═════ Data segment
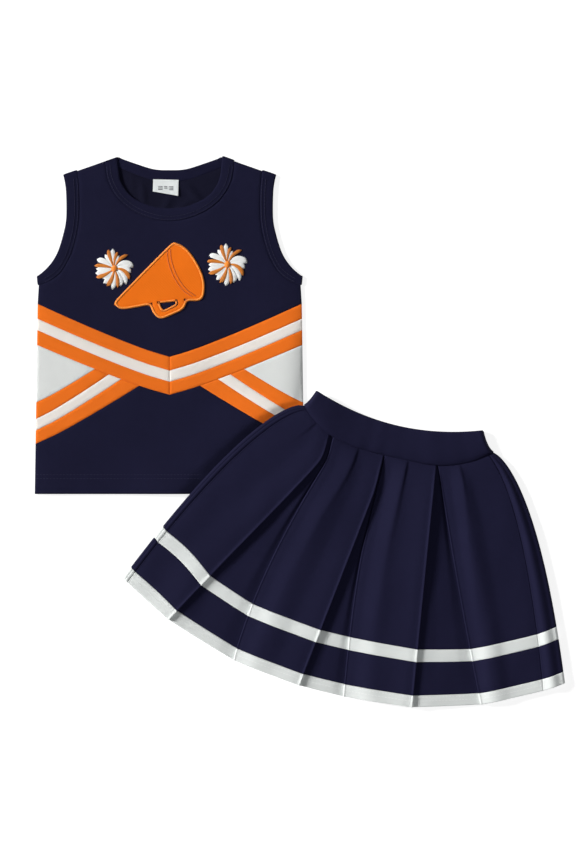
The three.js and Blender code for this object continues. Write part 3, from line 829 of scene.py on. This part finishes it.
def petal_threads(centre, radius, tip, root, reach, width, rng, raised):
    """Threads that fan out from the hub, bend round to the tip and close to a blunt point."""
    strands = max(4, round(width / 0.52))
    share = ALONG_PETAL
    spread = 0.16 + 0.84 * np.sin(math.pi / 2 * np.minimum(1, share / WIDEST)) ** 1.2
    past = np.maximum(0, share - WIDEST) / (1.04 - WIDEST)
    bulge = spread * np.sqrt(np.clip(1 - past**2, 0, 1))
    turn = math.radians(root) + math.radians(tip - root) * share**1.4
    distance = ROOT_RADIUS + (radius * reach - ROOT_RADIUS) * share
    spine = np.stack([np.cos(turn), np.sin(turn)], 1) * distance[:, None]
    left = left_of(unit(np.gradient(spine, axis=0)))
    made = []
    for k in range(strands):
        side = (k + 0.5) / strands * 2 - 1
        short = 1 - 0.10 * side**2 - rng.uniform(0, 0.035)
        line = spine + left * (side * width / 2 * bulge)[:, None]
        at = read_at(share * short, share, line) + centre
        crown = 0.8 * (1 - 0.6 * side**2) * np.sin(np.pi * share) ** 0.45
        z = on_yoke(at[:, 0], at[:, 1]) + 0.1 + raised + crown
        made.append(np.column_stack([at, z]))
    return made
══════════
What you are asked to do: Output the complete data exactly as written.

Reply to the task:
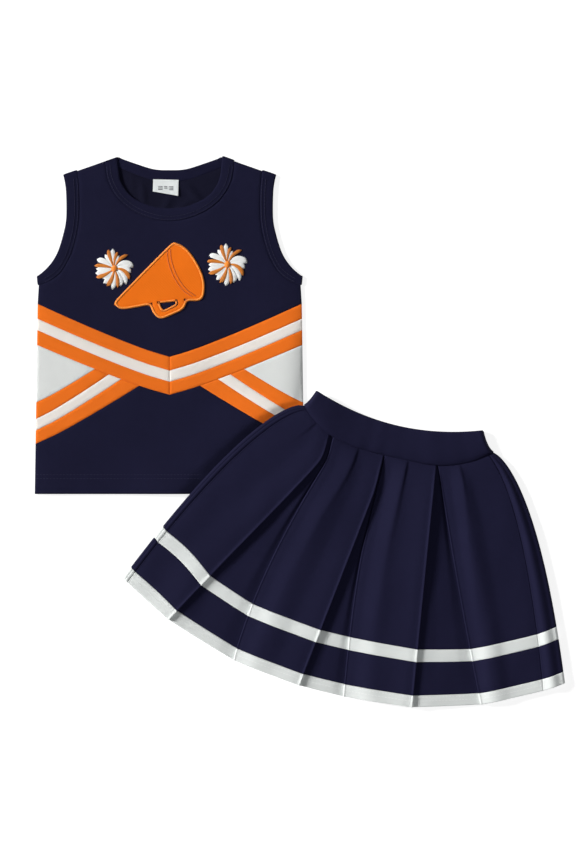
The three.js and Blender code for this object continues. Write part 3, from line 829 of scene.py on. This part finishes it.
def petal_threads(centre, radius, tip, root, reach, width, rng, raised):
    """Threads that fan out from the hub, bend round to the tip and close to a blunt point."""
    strands = max(4, round(width / 0.52))
    share = ALONG_PETAL
    spread = 0.16 + 0.84 * np.sin(math.pi / 2 * np.minimum(1, share / WIDEST)) ** 1.2
    past = np.maximum(0, share - WIDEST) / (1.04 - WIDEST)
    bulge = spread * np.sqrt(np.clip(1 - past**2, 0, 1))
    turn = math.radians(root) + math.radians(tip - root) * share**1.4
    distance = ROOT_RADIUS + (radius * reach - ROOT_RADIUS) * share
    spine = np.stack([np.cos(turn), np.sin(turn)], 1) * distance[:, None]
    left = left_of(unit(np.gradient(spine, axis=0)))
    made = []
    for k in range(strands):
        side = (k + 0.5) / strands * 2 - 1
        short = 1 - 0.10 * side**2 - rng.uniform(0, 0.035)
        line = spine + left * (side * width / 2 * bulge)[:, None]
        at = read_at(share * short, share, line) + centre
        crown = 0.8 * (1 - 0.6 * side**2) * np.sin(np.pi * share) ** 0.45
        z = on_yoke(at[:, 0], at[:, 1]) + 0.1 + raised + crown
        made.append(np.column_stack([at, z]))
    return made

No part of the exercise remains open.